If a header doesn’t work in your design, the next best option might be a custom cable assembly. Again, these are common and provide a more flexible solution than headers, because the cable assembly can be tailored to your needs.

Cables can be any length you need. Connectors can be placed anywhere on either PCB and don’t necessarily need to match up like headers. This will add slightly more cost than headers because of the labor required to make the cable assembly. Keep in mind the order of operations of product assembly!

It’s possible to design a solution in CAD space that can’t be reasonably assembled, which can cause major redesign pain if you get too far along before you catch it. Another thing to note: Headers and cable assembly connectors are larger for higher power connections, due to minimum spacing to prevent electrical arcing. Large connectors often won’t work in tightly packaged assemblies, which is why it’s always best to move low power circuits to daughter boards.

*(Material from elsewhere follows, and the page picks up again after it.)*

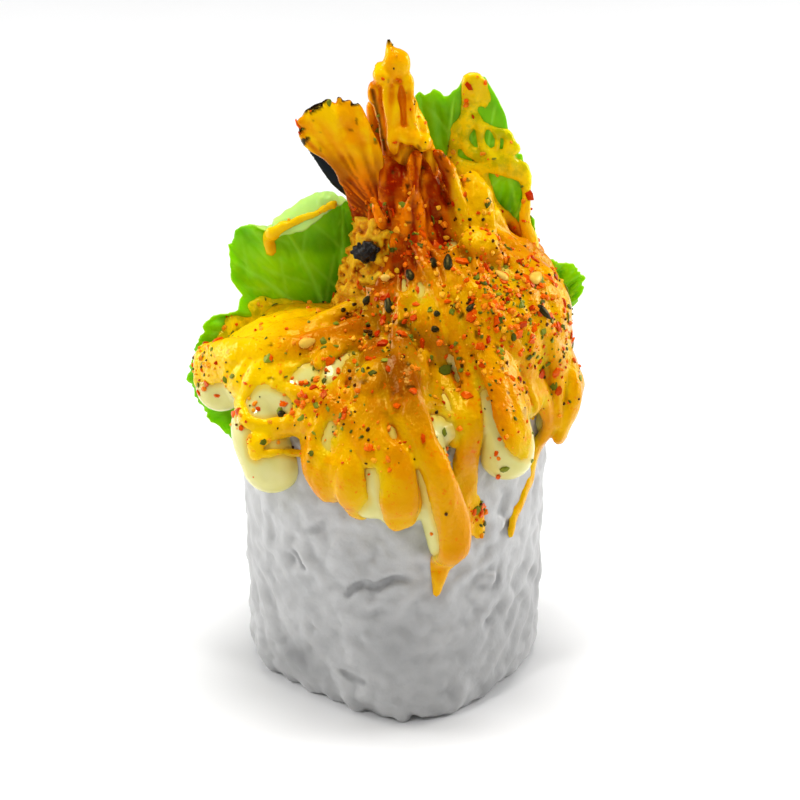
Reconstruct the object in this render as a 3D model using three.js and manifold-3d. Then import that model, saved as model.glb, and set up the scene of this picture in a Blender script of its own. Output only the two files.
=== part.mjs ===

motherboard, connector, cable assembly, and daughter board examples

When space constraints outweigh cost constraints, your best option is probably a flex connector or circuit, which are essentially printed circuit boards, but instead of using fiberglass as the substrate, the circuits are printed on flexible kapton. This lets you bend and fold the connector as needed, with the benefit of only being 0.1-0.2 mm thick for a single layer circuit.

Like cable assemblies, flex circuits are custom-tailored to your design and can be cost-effective in high volumes, but they can get expensive in lower volumes, due to the tooling required to cut out the shape of the flex circuit. Flex connections can be soldered directly to the PCB, or use ZIF connectors.

PCB 1 and 2

Main Takeaways

Many factors go into PCB design that require input from multiple stakeholders. Being able to identify and de-risk spatial constraints early in the product development lifecycle will minimize the number of iterations it takes to get it right. Cost and reliability should always be chief concerns when everything doesn’t fit nicely onto one PCB, as is often the case. Hopefully, this playbook gives you the inspiration you need to get creative with your PCB design.